▸ Task instructions
In the records below, find the line that contains "Recreate this object" and the line that contains "53], [1, 52.5]];". Set down exactly those lines and every line between them, and nothing more.

■ ■ ■

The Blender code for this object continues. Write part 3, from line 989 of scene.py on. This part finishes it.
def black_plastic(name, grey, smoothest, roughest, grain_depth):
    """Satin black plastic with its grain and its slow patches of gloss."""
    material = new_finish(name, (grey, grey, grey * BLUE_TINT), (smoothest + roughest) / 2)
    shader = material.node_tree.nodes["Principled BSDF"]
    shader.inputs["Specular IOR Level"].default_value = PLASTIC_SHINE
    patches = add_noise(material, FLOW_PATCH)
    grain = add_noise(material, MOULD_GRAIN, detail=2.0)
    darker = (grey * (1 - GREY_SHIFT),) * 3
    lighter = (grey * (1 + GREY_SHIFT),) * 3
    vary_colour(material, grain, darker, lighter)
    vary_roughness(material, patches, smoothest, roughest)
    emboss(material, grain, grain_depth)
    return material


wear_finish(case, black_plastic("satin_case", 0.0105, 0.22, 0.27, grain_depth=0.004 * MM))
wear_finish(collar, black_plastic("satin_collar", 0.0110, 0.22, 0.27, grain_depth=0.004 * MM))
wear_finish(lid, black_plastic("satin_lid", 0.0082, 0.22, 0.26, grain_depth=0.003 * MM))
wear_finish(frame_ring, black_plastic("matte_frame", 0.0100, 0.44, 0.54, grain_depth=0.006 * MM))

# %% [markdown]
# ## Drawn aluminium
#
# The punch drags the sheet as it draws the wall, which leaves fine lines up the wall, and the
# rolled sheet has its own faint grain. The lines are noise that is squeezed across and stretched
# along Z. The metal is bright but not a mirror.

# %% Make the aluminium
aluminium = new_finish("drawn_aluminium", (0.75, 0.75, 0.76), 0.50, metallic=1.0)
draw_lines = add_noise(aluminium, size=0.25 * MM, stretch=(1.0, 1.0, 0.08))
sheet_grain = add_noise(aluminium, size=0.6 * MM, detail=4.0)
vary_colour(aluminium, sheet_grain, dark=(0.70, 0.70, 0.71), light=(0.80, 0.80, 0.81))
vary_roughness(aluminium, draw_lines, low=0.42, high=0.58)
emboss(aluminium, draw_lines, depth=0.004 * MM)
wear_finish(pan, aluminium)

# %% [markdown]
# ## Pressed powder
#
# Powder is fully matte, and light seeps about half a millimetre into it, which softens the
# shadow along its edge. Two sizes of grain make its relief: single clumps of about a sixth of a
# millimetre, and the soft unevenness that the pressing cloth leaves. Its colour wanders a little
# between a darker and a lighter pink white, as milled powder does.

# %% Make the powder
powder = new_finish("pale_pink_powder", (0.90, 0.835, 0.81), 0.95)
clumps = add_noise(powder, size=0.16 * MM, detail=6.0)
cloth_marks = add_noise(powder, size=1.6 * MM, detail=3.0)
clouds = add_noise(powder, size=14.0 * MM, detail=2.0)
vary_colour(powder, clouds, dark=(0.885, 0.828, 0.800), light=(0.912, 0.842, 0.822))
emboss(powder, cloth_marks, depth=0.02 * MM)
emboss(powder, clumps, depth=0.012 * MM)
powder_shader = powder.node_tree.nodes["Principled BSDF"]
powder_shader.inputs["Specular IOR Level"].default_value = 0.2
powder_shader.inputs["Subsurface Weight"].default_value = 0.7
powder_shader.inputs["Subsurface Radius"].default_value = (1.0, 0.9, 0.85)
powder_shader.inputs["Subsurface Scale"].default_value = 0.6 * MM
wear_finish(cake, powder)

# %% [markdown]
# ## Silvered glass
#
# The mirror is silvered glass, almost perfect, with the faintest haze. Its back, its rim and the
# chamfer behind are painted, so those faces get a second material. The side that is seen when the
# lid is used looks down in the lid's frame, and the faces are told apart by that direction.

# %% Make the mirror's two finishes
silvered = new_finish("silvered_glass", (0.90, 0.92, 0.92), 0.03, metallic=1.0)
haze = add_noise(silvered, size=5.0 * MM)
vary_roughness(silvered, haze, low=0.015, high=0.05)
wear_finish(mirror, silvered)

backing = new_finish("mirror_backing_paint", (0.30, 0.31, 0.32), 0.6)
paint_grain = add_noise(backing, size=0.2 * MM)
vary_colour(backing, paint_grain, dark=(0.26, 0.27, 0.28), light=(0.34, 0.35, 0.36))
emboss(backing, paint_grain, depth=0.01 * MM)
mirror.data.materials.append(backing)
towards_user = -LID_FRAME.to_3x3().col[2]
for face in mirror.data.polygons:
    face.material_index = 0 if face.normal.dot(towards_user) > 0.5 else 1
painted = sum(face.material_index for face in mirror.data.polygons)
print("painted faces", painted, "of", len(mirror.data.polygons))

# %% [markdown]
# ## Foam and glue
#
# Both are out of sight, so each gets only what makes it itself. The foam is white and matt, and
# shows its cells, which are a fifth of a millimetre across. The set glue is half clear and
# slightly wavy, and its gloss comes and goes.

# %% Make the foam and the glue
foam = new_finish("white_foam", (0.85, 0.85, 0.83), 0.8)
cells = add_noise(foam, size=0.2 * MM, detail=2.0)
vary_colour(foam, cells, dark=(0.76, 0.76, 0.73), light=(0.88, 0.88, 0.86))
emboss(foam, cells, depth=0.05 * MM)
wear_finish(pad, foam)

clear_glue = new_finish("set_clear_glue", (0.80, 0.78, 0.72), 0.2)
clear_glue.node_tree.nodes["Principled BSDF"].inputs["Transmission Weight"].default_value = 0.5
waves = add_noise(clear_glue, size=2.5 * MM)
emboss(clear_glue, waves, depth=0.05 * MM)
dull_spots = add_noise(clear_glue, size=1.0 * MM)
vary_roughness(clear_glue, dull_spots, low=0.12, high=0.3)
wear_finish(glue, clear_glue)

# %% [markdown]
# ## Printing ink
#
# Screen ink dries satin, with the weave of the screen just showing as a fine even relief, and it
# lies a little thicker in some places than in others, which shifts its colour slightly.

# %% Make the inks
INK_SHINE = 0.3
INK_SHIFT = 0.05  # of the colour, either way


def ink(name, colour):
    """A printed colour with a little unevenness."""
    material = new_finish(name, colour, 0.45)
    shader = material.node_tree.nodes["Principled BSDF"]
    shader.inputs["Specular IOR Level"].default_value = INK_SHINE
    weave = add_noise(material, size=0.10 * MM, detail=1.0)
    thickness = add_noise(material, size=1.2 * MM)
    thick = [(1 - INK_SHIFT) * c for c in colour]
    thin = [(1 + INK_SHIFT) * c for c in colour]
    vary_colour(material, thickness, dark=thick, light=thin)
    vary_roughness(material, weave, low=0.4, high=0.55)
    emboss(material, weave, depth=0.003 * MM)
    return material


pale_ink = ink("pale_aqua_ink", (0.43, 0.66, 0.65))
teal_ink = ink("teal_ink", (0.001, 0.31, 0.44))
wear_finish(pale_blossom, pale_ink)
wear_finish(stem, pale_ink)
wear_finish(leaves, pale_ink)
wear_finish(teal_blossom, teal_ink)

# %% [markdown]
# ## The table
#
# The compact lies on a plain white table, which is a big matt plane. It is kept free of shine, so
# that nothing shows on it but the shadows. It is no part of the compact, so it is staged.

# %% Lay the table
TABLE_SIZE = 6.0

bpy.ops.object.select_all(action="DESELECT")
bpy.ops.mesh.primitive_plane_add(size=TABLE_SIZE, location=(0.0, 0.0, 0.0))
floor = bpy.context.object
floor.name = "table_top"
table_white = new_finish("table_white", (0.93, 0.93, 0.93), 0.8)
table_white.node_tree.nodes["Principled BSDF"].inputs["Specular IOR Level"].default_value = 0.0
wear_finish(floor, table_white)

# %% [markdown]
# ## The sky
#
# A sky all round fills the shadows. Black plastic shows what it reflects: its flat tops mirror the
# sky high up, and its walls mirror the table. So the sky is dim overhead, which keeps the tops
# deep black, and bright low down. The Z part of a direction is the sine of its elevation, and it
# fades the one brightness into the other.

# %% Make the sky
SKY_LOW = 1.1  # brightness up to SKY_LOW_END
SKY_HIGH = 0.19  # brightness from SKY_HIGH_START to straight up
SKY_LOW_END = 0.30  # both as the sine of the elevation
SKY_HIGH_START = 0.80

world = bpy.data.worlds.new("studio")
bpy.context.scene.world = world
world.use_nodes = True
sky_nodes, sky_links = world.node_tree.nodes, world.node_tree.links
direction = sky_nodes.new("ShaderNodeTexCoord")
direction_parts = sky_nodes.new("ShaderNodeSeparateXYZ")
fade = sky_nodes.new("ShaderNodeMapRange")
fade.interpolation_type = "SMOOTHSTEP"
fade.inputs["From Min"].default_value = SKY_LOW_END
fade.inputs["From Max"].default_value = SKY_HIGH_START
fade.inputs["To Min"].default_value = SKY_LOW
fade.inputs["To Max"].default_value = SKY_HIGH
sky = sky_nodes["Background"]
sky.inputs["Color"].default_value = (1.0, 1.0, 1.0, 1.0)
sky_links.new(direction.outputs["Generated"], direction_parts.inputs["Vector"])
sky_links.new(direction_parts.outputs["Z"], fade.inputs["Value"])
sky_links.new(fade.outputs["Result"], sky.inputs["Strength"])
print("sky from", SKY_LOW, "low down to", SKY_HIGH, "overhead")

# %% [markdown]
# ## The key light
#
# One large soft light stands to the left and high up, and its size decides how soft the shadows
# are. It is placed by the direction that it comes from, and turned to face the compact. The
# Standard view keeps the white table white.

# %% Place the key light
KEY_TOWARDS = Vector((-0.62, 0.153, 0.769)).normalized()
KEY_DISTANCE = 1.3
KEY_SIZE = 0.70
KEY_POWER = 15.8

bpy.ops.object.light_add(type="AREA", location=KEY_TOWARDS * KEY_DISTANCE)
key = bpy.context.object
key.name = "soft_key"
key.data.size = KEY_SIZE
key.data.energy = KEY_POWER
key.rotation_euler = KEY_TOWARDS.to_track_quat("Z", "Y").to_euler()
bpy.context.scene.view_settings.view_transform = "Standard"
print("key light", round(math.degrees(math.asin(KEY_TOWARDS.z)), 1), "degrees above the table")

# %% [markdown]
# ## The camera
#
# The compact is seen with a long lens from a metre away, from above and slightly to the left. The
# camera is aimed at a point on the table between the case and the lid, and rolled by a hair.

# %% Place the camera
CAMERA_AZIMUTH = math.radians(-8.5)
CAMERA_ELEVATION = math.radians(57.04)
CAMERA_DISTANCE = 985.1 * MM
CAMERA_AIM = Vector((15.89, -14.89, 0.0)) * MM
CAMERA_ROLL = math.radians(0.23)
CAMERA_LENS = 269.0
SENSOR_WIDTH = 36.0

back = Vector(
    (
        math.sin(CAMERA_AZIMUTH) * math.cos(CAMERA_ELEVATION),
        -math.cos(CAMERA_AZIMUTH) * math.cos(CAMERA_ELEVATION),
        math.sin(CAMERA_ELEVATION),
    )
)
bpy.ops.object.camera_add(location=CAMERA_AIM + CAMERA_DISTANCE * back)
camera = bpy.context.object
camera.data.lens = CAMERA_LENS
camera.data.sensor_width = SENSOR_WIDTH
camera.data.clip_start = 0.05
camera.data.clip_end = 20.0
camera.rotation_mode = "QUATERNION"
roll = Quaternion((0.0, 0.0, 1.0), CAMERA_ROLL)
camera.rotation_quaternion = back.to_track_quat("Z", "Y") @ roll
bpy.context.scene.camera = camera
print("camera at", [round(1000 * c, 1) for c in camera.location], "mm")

■ ■ ■

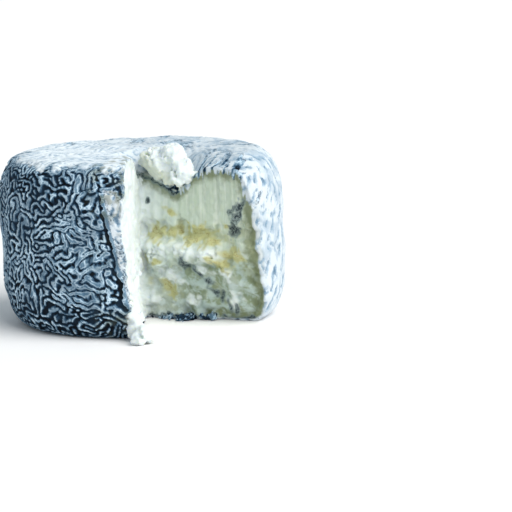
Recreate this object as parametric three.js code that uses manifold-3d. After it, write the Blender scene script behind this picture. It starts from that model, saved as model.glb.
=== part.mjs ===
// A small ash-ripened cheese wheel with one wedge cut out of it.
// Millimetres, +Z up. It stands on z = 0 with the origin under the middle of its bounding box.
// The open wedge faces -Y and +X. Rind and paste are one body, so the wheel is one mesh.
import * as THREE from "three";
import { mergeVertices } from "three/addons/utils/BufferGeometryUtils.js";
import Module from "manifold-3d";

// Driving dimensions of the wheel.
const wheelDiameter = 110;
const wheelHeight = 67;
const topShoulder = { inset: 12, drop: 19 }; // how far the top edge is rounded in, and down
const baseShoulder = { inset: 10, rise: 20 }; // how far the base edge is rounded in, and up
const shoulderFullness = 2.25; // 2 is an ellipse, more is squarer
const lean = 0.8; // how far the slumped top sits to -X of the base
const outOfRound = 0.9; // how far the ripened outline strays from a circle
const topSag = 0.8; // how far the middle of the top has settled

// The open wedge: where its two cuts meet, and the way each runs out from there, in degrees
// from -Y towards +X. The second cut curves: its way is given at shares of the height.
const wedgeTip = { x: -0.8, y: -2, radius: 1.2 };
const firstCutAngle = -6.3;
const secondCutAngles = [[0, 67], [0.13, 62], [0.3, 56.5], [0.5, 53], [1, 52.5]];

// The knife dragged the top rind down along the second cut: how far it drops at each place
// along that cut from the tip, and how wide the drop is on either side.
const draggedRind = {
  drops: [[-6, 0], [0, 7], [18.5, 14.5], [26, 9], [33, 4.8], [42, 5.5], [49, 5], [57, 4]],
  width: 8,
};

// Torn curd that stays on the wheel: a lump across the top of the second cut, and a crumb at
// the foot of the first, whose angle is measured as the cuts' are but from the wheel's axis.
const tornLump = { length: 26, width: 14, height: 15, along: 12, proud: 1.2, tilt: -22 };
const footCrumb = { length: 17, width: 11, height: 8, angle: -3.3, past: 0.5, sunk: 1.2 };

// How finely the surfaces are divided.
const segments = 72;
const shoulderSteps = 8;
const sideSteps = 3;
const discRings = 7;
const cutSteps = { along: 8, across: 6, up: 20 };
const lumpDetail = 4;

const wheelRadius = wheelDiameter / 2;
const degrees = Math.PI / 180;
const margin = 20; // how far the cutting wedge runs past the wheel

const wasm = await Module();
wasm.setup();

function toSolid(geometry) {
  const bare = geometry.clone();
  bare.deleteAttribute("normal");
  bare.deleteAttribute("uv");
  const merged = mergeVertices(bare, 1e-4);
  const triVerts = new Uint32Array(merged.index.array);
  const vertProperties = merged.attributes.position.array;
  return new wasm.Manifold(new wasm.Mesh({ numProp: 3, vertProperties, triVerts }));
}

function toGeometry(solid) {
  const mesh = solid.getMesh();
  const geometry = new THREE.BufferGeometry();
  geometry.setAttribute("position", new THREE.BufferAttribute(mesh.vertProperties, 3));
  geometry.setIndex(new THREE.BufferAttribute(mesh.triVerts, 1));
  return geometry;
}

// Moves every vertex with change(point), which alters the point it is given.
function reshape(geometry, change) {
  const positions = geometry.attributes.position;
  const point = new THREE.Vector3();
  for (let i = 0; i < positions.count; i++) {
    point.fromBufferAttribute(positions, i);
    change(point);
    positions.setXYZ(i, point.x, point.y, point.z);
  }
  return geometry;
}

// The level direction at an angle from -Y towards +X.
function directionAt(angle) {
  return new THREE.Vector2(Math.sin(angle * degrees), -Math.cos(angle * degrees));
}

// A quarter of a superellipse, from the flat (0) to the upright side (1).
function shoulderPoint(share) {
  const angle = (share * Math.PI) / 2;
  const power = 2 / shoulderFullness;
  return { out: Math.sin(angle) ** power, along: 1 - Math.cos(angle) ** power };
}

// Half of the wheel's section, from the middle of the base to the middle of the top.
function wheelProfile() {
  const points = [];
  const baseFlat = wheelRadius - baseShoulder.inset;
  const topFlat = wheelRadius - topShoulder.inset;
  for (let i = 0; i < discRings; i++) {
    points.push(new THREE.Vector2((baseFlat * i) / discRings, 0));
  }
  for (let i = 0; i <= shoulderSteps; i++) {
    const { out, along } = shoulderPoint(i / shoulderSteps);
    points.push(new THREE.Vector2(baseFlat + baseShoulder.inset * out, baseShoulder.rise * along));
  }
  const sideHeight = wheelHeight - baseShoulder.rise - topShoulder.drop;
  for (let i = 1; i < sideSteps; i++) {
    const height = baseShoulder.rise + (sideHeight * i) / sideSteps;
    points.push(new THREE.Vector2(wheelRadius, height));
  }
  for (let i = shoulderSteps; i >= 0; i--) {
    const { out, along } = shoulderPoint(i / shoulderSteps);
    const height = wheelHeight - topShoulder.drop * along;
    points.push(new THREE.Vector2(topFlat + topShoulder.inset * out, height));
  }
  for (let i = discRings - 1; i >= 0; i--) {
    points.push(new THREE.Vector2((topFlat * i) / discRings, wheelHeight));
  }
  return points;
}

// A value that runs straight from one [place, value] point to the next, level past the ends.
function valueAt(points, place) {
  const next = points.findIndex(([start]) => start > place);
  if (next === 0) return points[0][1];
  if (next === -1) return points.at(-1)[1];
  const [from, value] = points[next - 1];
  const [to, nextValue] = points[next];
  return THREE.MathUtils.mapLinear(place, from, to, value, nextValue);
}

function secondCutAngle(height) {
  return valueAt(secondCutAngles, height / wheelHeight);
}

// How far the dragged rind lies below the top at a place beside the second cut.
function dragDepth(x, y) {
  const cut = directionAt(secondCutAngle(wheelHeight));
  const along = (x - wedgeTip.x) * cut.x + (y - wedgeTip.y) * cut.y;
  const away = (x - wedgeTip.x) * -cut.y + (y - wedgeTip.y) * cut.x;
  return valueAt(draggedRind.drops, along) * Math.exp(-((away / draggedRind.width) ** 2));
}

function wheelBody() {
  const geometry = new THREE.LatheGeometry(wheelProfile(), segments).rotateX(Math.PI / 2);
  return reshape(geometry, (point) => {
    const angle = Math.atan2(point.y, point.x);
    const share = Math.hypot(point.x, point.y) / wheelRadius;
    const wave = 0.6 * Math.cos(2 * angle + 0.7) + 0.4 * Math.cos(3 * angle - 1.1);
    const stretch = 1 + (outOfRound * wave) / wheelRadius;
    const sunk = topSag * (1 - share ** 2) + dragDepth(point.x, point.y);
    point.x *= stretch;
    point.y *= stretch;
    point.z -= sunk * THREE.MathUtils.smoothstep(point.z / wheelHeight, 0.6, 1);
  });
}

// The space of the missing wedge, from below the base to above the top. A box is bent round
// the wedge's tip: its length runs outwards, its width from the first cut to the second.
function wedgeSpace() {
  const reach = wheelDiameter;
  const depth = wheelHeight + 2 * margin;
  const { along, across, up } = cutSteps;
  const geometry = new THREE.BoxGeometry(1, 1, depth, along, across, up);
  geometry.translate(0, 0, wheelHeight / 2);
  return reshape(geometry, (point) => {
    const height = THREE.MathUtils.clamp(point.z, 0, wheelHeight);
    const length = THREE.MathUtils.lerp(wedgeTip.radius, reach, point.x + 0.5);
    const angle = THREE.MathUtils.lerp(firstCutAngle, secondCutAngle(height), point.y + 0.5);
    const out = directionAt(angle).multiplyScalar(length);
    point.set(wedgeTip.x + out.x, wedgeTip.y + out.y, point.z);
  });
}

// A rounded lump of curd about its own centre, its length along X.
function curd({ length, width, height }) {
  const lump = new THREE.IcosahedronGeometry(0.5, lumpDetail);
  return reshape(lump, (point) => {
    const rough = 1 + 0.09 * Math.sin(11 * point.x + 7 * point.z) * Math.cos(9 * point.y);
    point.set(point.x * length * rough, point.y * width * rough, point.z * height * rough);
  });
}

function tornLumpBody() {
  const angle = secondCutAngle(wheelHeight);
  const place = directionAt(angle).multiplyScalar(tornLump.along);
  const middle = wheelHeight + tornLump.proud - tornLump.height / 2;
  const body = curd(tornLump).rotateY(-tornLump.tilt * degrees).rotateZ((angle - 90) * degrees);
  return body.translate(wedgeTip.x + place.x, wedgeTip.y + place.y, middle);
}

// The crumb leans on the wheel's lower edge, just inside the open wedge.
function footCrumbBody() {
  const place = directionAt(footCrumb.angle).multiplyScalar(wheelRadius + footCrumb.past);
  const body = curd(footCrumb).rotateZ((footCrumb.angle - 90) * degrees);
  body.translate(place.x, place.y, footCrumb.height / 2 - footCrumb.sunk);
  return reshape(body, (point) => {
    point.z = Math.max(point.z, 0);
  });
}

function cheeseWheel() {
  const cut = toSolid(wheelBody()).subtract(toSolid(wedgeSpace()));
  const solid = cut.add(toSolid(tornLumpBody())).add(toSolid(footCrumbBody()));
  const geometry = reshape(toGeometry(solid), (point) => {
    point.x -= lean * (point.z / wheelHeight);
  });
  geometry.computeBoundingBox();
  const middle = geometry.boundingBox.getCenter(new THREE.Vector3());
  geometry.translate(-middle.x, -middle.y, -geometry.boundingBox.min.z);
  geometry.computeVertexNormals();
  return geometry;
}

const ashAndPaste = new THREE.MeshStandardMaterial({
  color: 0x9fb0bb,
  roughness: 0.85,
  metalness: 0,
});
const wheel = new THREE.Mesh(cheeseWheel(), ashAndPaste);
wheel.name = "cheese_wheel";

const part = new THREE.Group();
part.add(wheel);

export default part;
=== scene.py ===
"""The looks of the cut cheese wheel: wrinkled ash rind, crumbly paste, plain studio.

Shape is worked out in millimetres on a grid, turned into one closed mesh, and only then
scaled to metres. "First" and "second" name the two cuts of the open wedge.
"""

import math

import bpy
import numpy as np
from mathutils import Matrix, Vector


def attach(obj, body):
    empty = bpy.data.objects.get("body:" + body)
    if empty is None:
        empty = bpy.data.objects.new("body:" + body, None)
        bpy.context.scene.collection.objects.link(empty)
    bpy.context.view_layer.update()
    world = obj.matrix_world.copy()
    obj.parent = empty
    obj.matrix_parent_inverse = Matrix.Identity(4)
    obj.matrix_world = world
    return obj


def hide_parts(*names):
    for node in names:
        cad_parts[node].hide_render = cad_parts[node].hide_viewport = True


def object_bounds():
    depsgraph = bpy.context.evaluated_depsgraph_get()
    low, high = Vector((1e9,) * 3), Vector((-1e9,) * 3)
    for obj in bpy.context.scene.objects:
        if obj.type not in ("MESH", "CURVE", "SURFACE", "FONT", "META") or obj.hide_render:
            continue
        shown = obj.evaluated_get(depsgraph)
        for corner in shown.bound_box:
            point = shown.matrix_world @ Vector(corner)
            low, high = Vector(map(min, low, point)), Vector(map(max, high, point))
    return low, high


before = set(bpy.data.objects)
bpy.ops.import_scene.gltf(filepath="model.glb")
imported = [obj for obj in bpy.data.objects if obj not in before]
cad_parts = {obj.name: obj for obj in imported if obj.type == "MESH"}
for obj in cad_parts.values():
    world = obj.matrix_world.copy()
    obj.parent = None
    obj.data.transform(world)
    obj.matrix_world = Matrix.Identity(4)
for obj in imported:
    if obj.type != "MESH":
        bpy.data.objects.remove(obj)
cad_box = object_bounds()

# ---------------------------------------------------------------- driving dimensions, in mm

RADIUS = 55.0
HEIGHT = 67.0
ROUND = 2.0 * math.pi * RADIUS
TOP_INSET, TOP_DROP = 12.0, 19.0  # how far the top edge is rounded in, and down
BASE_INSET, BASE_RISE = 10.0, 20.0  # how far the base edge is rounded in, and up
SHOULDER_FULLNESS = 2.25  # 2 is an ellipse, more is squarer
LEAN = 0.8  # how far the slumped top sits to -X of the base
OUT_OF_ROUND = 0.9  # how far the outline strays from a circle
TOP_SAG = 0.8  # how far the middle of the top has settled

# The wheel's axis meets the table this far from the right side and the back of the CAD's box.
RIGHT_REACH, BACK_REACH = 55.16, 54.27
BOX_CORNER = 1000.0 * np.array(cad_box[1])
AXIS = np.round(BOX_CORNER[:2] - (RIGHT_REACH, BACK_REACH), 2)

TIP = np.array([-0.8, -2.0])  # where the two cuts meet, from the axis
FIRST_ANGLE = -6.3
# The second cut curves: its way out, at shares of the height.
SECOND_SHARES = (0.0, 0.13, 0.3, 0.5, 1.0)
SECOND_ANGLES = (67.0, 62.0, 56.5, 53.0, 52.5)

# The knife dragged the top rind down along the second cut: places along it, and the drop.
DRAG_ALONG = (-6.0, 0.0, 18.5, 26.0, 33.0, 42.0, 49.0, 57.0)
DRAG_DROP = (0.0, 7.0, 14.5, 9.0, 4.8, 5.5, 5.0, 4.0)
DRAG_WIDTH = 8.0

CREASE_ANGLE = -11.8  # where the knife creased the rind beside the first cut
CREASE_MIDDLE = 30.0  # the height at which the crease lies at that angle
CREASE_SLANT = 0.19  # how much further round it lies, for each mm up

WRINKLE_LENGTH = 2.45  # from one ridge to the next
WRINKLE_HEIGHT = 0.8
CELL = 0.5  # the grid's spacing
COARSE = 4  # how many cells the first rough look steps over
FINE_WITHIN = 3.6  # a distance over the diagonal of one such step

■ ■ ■

▸ Task result
Recreate this object as parametric three.js code that uses manifold-3d. After it, write the Blender scene script behind this picture. It starts from that model, saved as model.glb.
=== part.mjs ===
// A small ash-ripened cheese wheel with one wedge cut out of it.
// Millimetres, +Z up. It stands on z = 0 with the origin under the middle of its bounding box.
// The open wedge faces -Y and +X. Rind and paste are one body, so the wheel is one mesh.
import * as THREE from "three";
import { mergeVertices } from "three/addons/utils/BufferGeometryUtils.js";
import Module from "manifold-3d";

// Driving dimensions of the wheel.
const wheelDiameter = 110;
const wheelHeight = 67;
const topShoulder = { inset: 12, drop: 19 }; // how far the top edge is rounded in, and down
const baseShoulder = { inset: 10, rise: 20 }; // how far the base edge is rounded in, and up
const shoulderFullness = 2.25; // 2 is an ellipse, more is squarer
const lean = 0.8; // how far the slumped top sits to -X of the base
const outOfRound = 0.9; // how far the ripened outline strays from a circle
const topSag = 0.8; // how far the middle of the top has settled

// The open wedge: where its two cuts meet, and the way each runs out from there, in degrees
// from -Y towards +X. The second cut curves: its way is given at shares of the height.
const wedgeTip = { x: -0.8, y: -2, radius: 1.2 };
const firstCutAngle = -6.3;
const secondCutAngles = [[0, 67], [0.13, 62], [0.3, 56.5], [0.5, 53], [1, 52.5]];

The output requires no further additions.